In 1980, the Alexander L. Kielland drilling rig capsized in the North Sea, killing 123 and resulting in, at the time, the deadliest offshore rig disaster because of improper escape measures. In 1988, 165 people lost their lives when the Piper Alpha oil platform exploded as a result of improper maintenance on a condensate pump. In 2010, the Deepwater Horizon disaster resulted in 11 deaths and one of the largest environmental disasters in recorded history. Each of these disasters were the result of human error and could have been mitigated with proper protocol, D’Souza said.

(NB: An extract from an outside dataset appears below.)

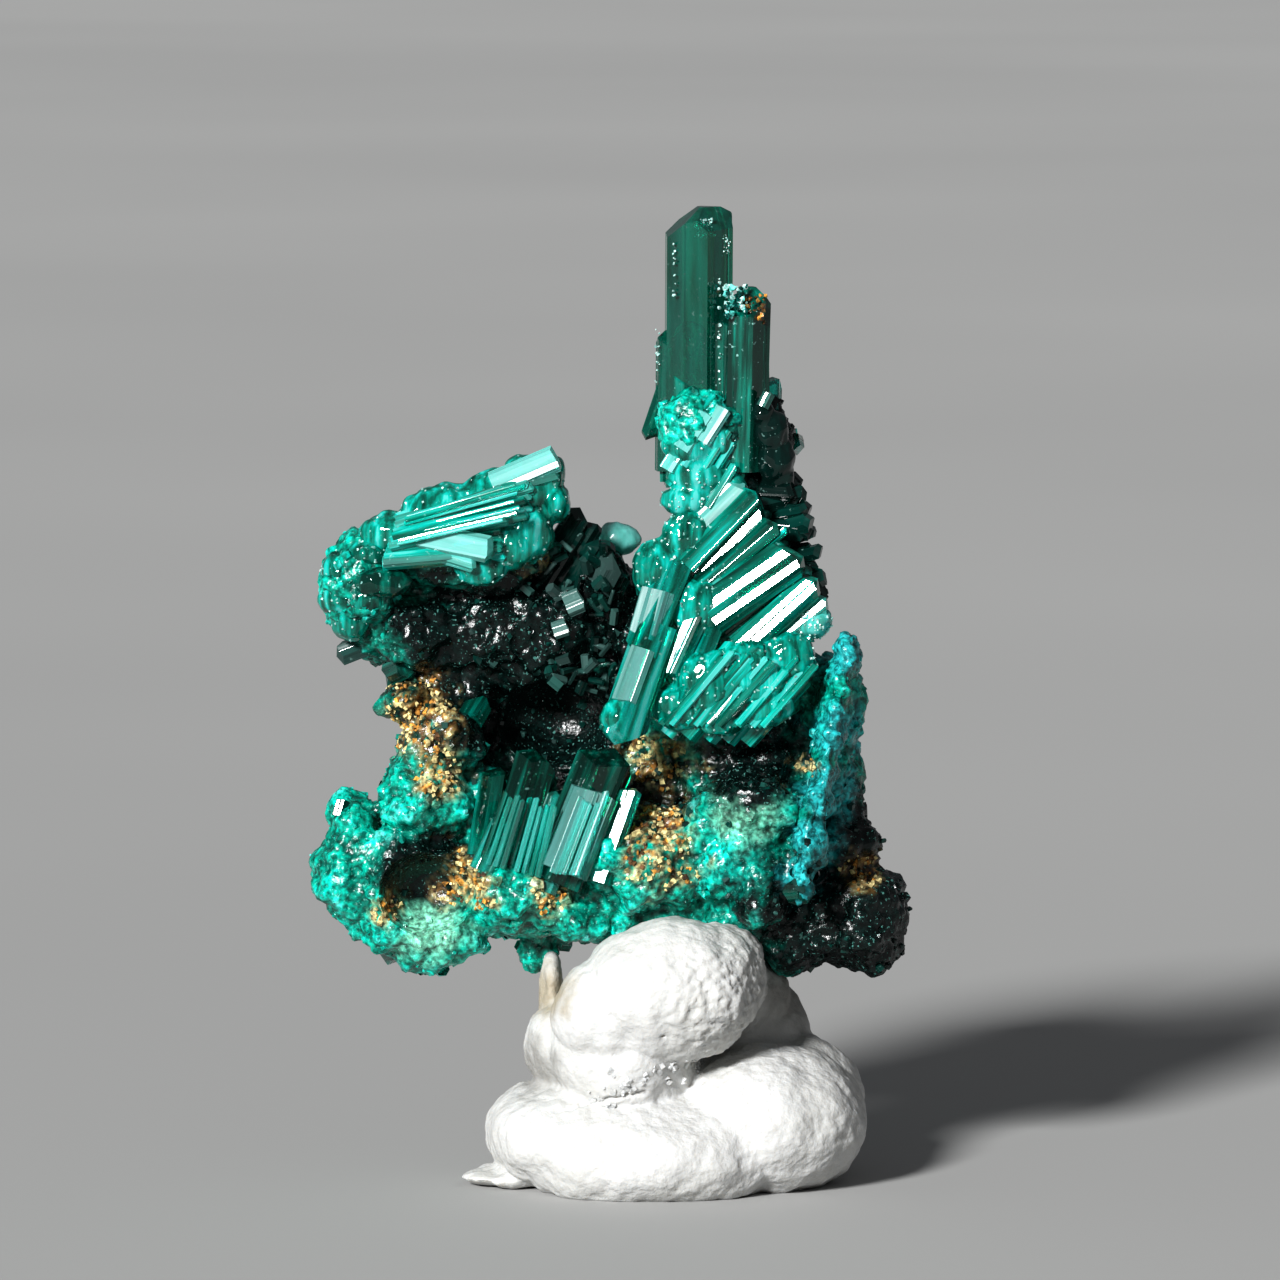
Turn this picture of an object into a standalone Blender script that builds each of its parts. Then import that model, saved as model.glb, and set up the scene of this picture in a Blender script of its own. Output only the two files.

“If you are classed, then there are certain requirements for inspection and maintenance that you have to comply with. ABS and DNV and Lloyds [Register], they all have the rules. So, you class a bunch society, then you have to satisfy those requirements,” he said.
While meeting these prerequisites can require a lot of operational expenditure, complying with inspection, maintenance and safety regulations of class societies and government regulators have helped to make deepwater developments much safer.
To assist with these inspections and protocols, newer safety technologies have been developed.
“We’ve developed offshore helicopter technology, which helps in transferring people back, and we’ve got better lifesaving devices,” Noble said of the safety advancements around the industry. “On the drilling side, we’ve got better ways to control the drilling processes, which have often been the initiator of a problem or loss of control on a well.”